The presidents of two of the three state universities said Thursday they already intend to seek more money from students this coming school year.
What remains to be decided only is how much ‑ and in what way.
The comments came as all three presidents detailed for lawmakers what they are doing to deal with the $141 million in cuts they had to take in the latest budget adjustment. That includes plans to require employees to take time off without pay.
The chances of any of those cuts being restored next year are virtually nil. That's because the anticipated deficit, even assuming the $570 million in cuts this year are not restored, totals about $2.4 billion.
That means the universities will get even less taxpayer money next school year.

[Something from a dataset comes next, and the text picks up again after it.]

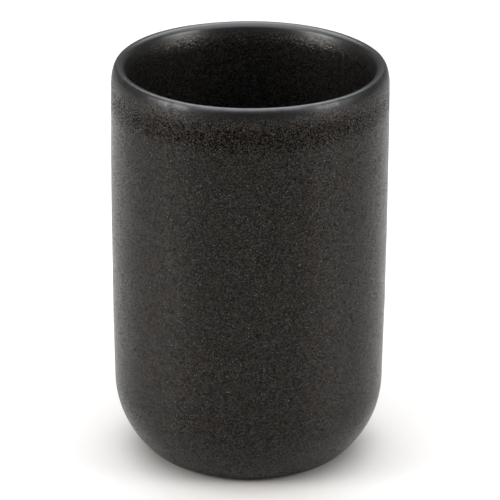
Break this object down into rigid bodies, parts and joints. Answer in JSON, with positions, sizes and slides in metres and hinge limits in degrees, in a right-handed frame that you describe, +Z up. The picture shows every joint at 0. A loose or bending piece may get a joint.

Northern Arizona University President John Haeger said he already anticipates offering fewer courses in the fall, with larger classes. Haeger also said all staff will be required to take at least seven days without pay, the equivalent of a 2.7 percent pay cut.
Even with that, there will be layoffs. And even with that, Haeger added, the NAU budget won't balance.
"We will go back to the Arizona Board of Regents ... (and) ask for significant tuition and fee increases,'' he said.
University of Arizona President Robert Shelton said he, too, intends to seek permission from the regents to hike the costs for students. That is on top of other moves to balance next year's budget, including requiring employees to take five days off without pay.
But Shelton, who convinced the regents in December to approve a $545 hike in tuition, said he doesn't plan to boost that. Instead, he told Capitol Media Services that students will face higher fees.
Those fees, however, will not be the traditional fees for things like health services.
"It would be a fee tied to what the state did not fund,'' Shelton explained.
For example, he said, all students may be charged a set amount to maintain the university's library system. And Shelton said there also could be a specific fee to pay the university's utility bills.
Hiking fees instead of tuition also means more students would pay: The plan approved in December by the regents guaranteed that returning students would not see their tuition increase by more than 5 percent a year. That cap, however, does not cover fees.
The presidents' comments came as lawmakers were told by staffers that they may need to make further cuts in the current budget to keep it from going in the red.
Preliminary figures from the Joint Legislative Budget Committee show that tax collections for January are running more than 21 percent below the same period last year. And that 2008 figure was 14 percent less than the prior year.
Richard Stavneak, the committee's staff director, said that could put the just-enacted fix to this year's $1.6 billion deficit $425 million short.
Stavneak stressed he was not making that an official projection, at least not yet. But Stavneak also said, even if the revenue declines for the rest of the year are not as steep, total tax collections still could wind up $250 million less than expenses.
Sen. Russell Pearce, R-Mesa, called the new figures "pretty alarming.'' Pearce, who chairs the Senate Appropriations Committee, said that may show that lawmakers should have slashed more when they revised the budget less than two weeks ago.
A big part of the problem remains ‑ that consumers are not consuming ‑ at least not big-ticket taxable items.
The January figures represent taxes collected in December. Most retailers reported a disappointing Christmas shopping season.
Income tax collections also were down. That includes not just the withholding from employee paychecks, an indicator of how many people are working and what they are getting paid, but also the quarterly estimated tax payments due from people who are self-employed.